26.  L’article 36 de la Constitution fédérale énonce les restrictions des droits fondamentaux. Il est ainsi libellé :

« 1 Toute restriction d’un droit fondamental doit être fondée sur une base légale. Les restrictions graves doivent être prévues par une loi. Les cas de danger sérieux, direct et imminent sont réservés.

2  Toute restriction d’un droit fondamental doit être justifiée par un intérêt public ou par la protection d’un droit fondamental d’autrui.

3  Toute restriction d’un droit fondamental doit être proportionnée au but visé.

4  L’essence des droits fondamentaux est inviolable. »

27.  Les deuxième et troisième alinéas de l’article 93 sont libellés comme suit :

« 2  La radio et la télévision contribuent à la formation et au développement culturel, à la libre formation de l’opinion et au divertissement. Elles prennent en considération les particularités du pays et les besoins des cantons. Elles présentent les événements de manière fidèle et reflètent équitablement la diversité des opinions.

3  L’indépendance de la radio et de la télévision ainsi que l’autonomie dans la conception des programmes sont garanties. »
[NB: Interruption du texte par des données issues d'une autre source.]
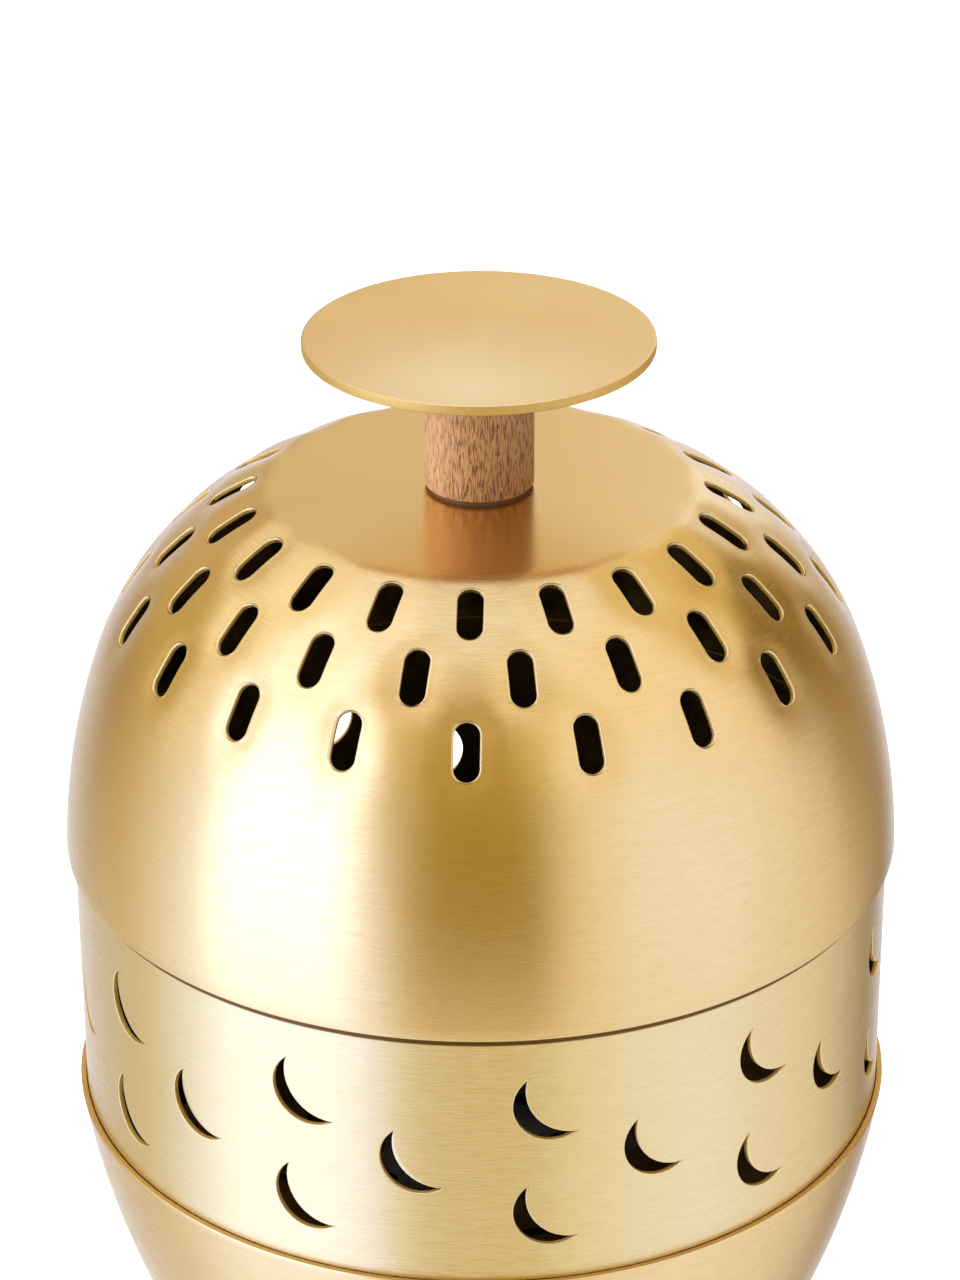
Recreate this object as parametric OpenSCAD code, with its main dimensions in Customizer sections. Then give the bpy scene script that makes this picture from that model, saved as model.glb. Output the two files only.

B.     La loi fédérale sur la radio et la télévision du 24 mars 2006 (« la LRTV », RS 784.40)

28.  L’article 4 alinéa premier de la LRTV définit de la manière suivante les « exigences minimales quant au contenu des programmes » :

« Toute émission doit respecter les droits fondamentaux. Elle doit en particulier respecter la dignité humaine, ne pas être discriminatoire, ne pas contribuer à la haine raciale, ne pas porter atteinte à la moralité publique et ne pas faire l’apologie de la violence ni la banaliser. »

29.  L’article 6 sur l’autonomie des diffuseurs est ainsi libellé :

« 1  Les diffuseurs ne sont soumis à aucune directive des autorités fédérales, cantonales ou communales si le droit fédéral n’en dispose pas autrement.

2  Ils conçoivent librement leurs publications rédactionnelles et la publicité et en choisissent notamment les thèmes, le contenu ainsi que la présentation ; ils en sont responsables.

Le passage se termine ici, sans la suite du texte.